Certains experts dénoncent ainsi une stratégie de consolidation du statu quo, permettant aux élites libanaises de maintenir leur pouvoir sans véritablement répondre aux attentes de la population.
Quel avenir pour l’implication qatarie ?
Le Qatar peut-il aller au-delà de l’aide financière et imposer un cadre politique viable au Liban ? Les scénarios d’évolution restent incertains.
Le premier scénario repose sur un succès de la diplomatie qatarie. En usant de son influence, Doha pourrait parvenir à établir une feuille de route acceptée par l’ensemble des forces politiques, favorisant la formation d’un gouvernement réformiste. Ce cas de figure impliquerait cependant une collaboration plus étroite avec la France et les États-Unis, ce qui reste peu probable à court terme.
Un second scénario, plus réaliste, serait un maintien du soutien économique qatarien sans véritable percée politique. Doha continuerait alors à financer des projets humanitaires et des infrastructures, sans toutefois s’impliquer dans la refonte du système libanais.
Enfin, un dernier scénario verrait une confrontation indirecte entre le Qatar et d’autres puissances régionales. Si Riyad décide d’intensifier sa pression pour exclure l’influence qatarie, le Liban pourrait devenir un nouvel enjeu de rivalité entre les monarchies du Golfe, ajoutant une complexité supplémentaire à une crise déjà profondément enracinée.
Une influence opportuniste ou un réel stabilisateur ?
Le Qatar a prouvé qu’il pouvait jouer un rôle clé dans la gestion des crises régionales. Sa diplomatie souple et son pragmatisme en font un acteur crédible, capable d’intervenir là où d’autres échouent. Mais au Liban, la situation est différente. Les intérêts divergents des puissances régionales, la corruption endémique et l’absence d’une vision commune rendent toute tentative de stabilisation extrêmement complexe.
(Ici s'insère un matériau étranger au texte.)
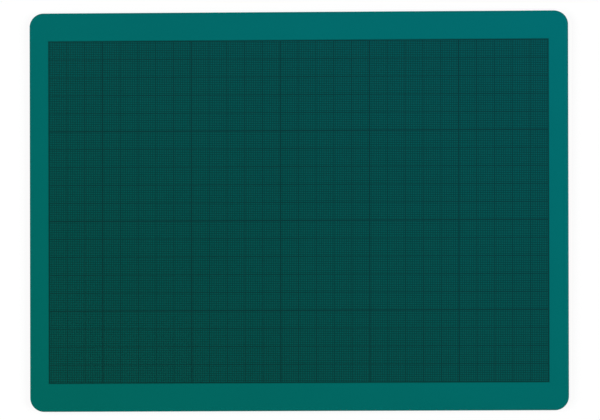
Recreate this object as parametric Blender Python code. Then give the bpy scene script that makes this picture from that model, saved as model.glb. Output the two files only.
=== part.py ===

Si Doha veut véritablement peser dans la résolution de la crise libanaise, elle devra aller au-delà du simple soutien financier et s’impliquer activement dans la refonte institutionnelle du pays. Sans cela, son rôle risque de se limiter à celui d’un bienfaiteur opportuniste, capable d’apporter une aide immédiate, mais incapable de construire une solution durable.